While in the case of Billmyer Lumber Company v. Merchants'Coal Company of West Virginia,
In the present case the cause of action arose before the defendant corporation made application to withdraw its business from the state. Defendant was still subject to the jurisdiction of the courts of this state when it breached its contract. There is no question of plaintiff's right to bring suit. To hold that the auditor's authority to accept service of process expired with the issuance of the certificate of withdrawal would be to hold that the statute providing for such withdrawal took away plaintiff's right of action, and relieved defendant of all obligations incurred while doing business in the state under the authority granted it by the state.

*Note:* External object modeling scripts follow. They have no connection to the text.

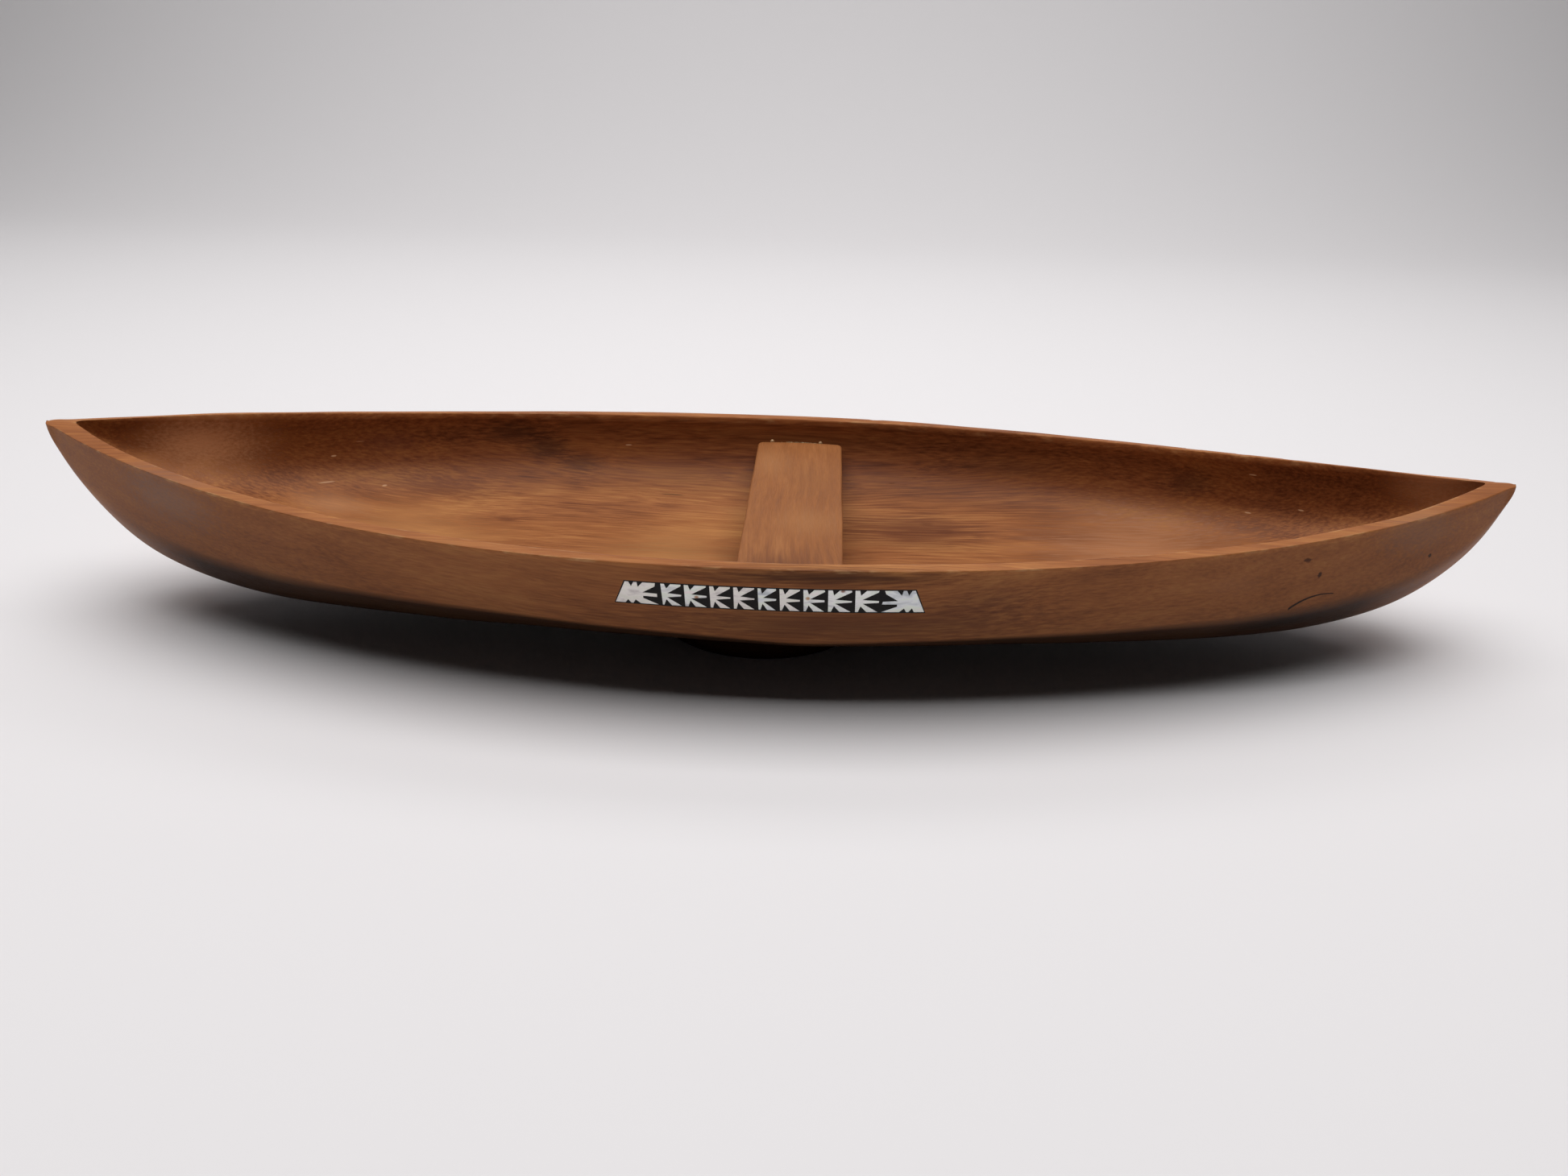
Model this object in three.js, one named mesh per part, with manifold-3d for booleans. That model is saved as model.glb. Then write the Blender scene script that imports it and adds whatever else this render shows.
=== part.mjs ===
// Carved wooden bowl in the form of a canoe: one hollowed block with an oval foot, a flat thwart glued
// across it, and on each long wall a band of shell pieces bedded in dark putty.
// Millimetres, +Z up, +X along the boat, origin on the ground under the middle of the bowl.
import * as THREE from "three";
import { mergeVertices } from "three/addons/utils/BufferGeometryUtils.js";
import Module from "manifold-3d";

const wasm = await Module();
wasm.setup();

// ---- Driving dimensions ----
const HALF_LENGTH = 200;
const HALF_BEAM = 60.5;
const RIM_HEIGHT = 43; // rim above the ground, amidships
const FOOT_HEIGHT = 3; // keel above the ground
const RIM_WIDTH = 4.3; // measured square to the rim
const RIM_TIP_NARROWING = 0.45; // share of the rim width that is lost at the tips
const RIM_RISE = 0.4; // inner rim edge above the outer one, amidships
const RIM_TIP_RISE = 0.9; // and what is added to that towards the tips, where the rim slopes outwards
const PLAN_ROUNDNESS = 0.915;

// The two ends differ a little, as a hand-carved hull does. All powers act on the share of the half-length.
const LEFT_END = {
  sheer: 10,
  sheerPower: 2.5,
  planPower: 2.25,
  stemPower: 8,
  stemRound: 0.756,
  bilgeFlare: -0.08,
  bilgeEase: [-0.35, 0.455],
};
const RIGHT_END = {
  sheer: 5.9,
  sheerPower: 4.3,
  planPower: 1.95,
  stemPower: 7.4,
  stemRound: 0.66,
  bilgeFlare: 0.21,
  bilgeEase: [-0.257, 0.266],
};

// Outside: a leaning wall down to the bilge edge, then a rounded underside to the keel.
const BILGE_BREADTH = 0.873; // bilge half-breadth as a share of the rim half-breadth, amidships
const BILGE_DROP = 0.575; // bilge depth as a share of the hull depth, amidships
const BILGE_PEAK = 0.042; // where along the half-length the bilge is lowest
const BILGE_PEAK_SOFTNESS = 0.03;
const WALL_FULLNESS = 0.8; // below 1 the wall swells outwards a little
const UNDERSIDE_POWER = 1.97;

// Inside: a rounded trough.
const HOLLOW_DEPTH = 24.5;
const HOLLOW_REACH = 0.957; // how far the hollow runs towards each tip
const HOLLOW_RUN_POWER = 8; // high: the trough keeps its depth until close to the tips
const HOLLOW_RUN_ROUND = 0.75;
const HOLLOW_END_POWER = 36; // how bluntly the hollow ends in plan
const HOLLOW_BREADTH_POWER = 3.4;
const HOLLOW_DEPTH_POWER = 2.4;

const FOOT = { x: -3.8, halfLength: 28, halfBreadth: 24.6, chamfer: 0.8, flare: 1.2, top: 8 };

const THWART = {
  x: 4.9,
  halfWidth: 13.2,
  top: RIM_HEIGHT - 6.4,
  thickness: 4.5,
  halfSpanTop: 53.3,
  halfSpanBottom: 52.2,
  cornerRadius: 1.8,
  skew: 0.015,
};
const GLUE = { halfWidth: 9, gap: 0.3, thickness: 0.65, height: 2.6, taper: 0.35, drop: 0.2 };

// The inlay band hangs at a fixed drop below the rim; its ends slant outwards towards the bottom.
const BAND = { dropTop: 5.2, dropBottom: 12.3, height: 7.4, halfTop: 34.2, halfBottom: 36.9 };
const POCKET_DEPTH = 1.9;
const POCKET_PROUD = 1.5; // how far the pocket cutter stands outside the wall
const PUTTY = { clearance: 0.3, back: -1.6, front: -0.95 };
const SHELL = { back: -0.65, front: 0, margin: 0.35 };
const BAND_GAP = 0.65; // putty showing between neighbouring shell pieces
const END_PIECE_WIDTH = 10.3;
const RAY_PIECE_SHARES = [5.0, 5.5, 5.1, 5.2, 4.6, 5.1, 5.3, 5.9, 5.9]; // relative widths, left to right

// ---- Mesh fineness ----
const STATIONS = 44;
const WALL_STEPS = 4;
const UNDERSIDE_STEPS = 9;
const HOLLOW_STEPS = 22;
const FOOT_SIDES = 48;
const BAND_STEPS = 14;
const LEAST_RIDGE_SHARE = 0.3; // near a tip the flat top keeps this share of the breadth
const LID_HEIGHT = 6; // how far the hollow's cutter stands above the rim
const LEAST_HALF_BREADTH = 0.4; // the cutter closes where the hollow gets narrower than this
const END_STEP = 0.003; // and ends in a point this share of the half-length further on

// ---- Materials ----
const paint = (color, roughness) => new THREE.MeshStandardMaterial({ color, roughness, metalness: 0 });
const HULL_WOOD = paint(0x8a5a36, 0.5);
const THWART_WOOD = paint(0xa5693c, 0.5);
const PUTTY_BLACK = paint(0x221d1c, 0.6);
const SHELL_WHITE = paint(0xd9dad6, 0.3);
const GLUE_CLEAR = paint(0xb08a58, 0.3);

// ---- The hull's lines, as functions of s = x / HALF_LENGTH ----
const endOf = (s) => (s < 0 ? LEFT_END : RIGHT_END);
const share = (s) => Math.min(Math.abs(s), 1);
const tipHeight = (s) => RIM_HEIGHT + endOf(s).sheer;

function rimHalfBreadth(s) {
  return HALF_BEAM * (1 - share(s) ** endOf(s).planPower) ** PLAN_ROUNDNESS;
}

function rimHeight(s) {
  return RIM_HEIGHT + endOf(s).sheer * share(s) ** endOf(s).sheerPower;
}

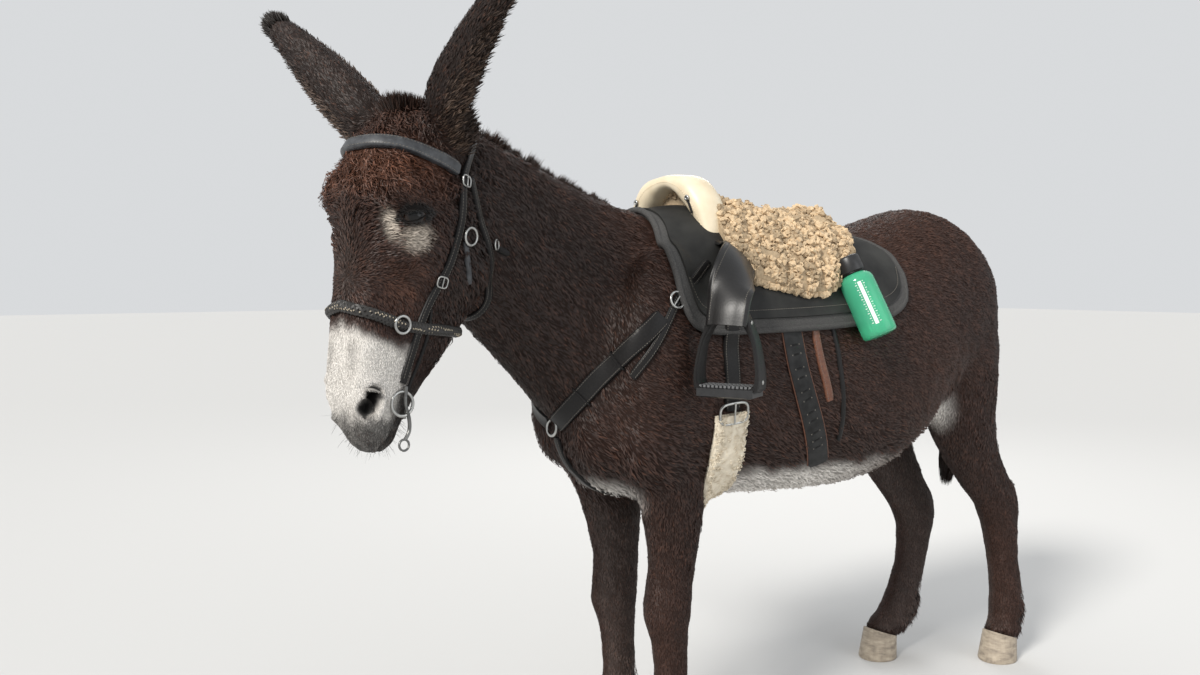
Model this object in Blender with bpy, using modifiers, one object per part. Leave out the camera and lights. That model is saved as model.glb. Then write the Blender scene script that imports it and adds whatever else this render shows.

Such is not the policy of this state in respect to contracts between foreign corporations and its citizens.
Plaintiff argues that the trial court erred in overruling its motion to quash the plea in abatement, because of the defendant's failure to crave oyer of the writ and the return thereon. In view of our holding on the question of service of process on the state auditor, this point becomes immaterial.
The judgment of the lower court will be reversed and the case remanded.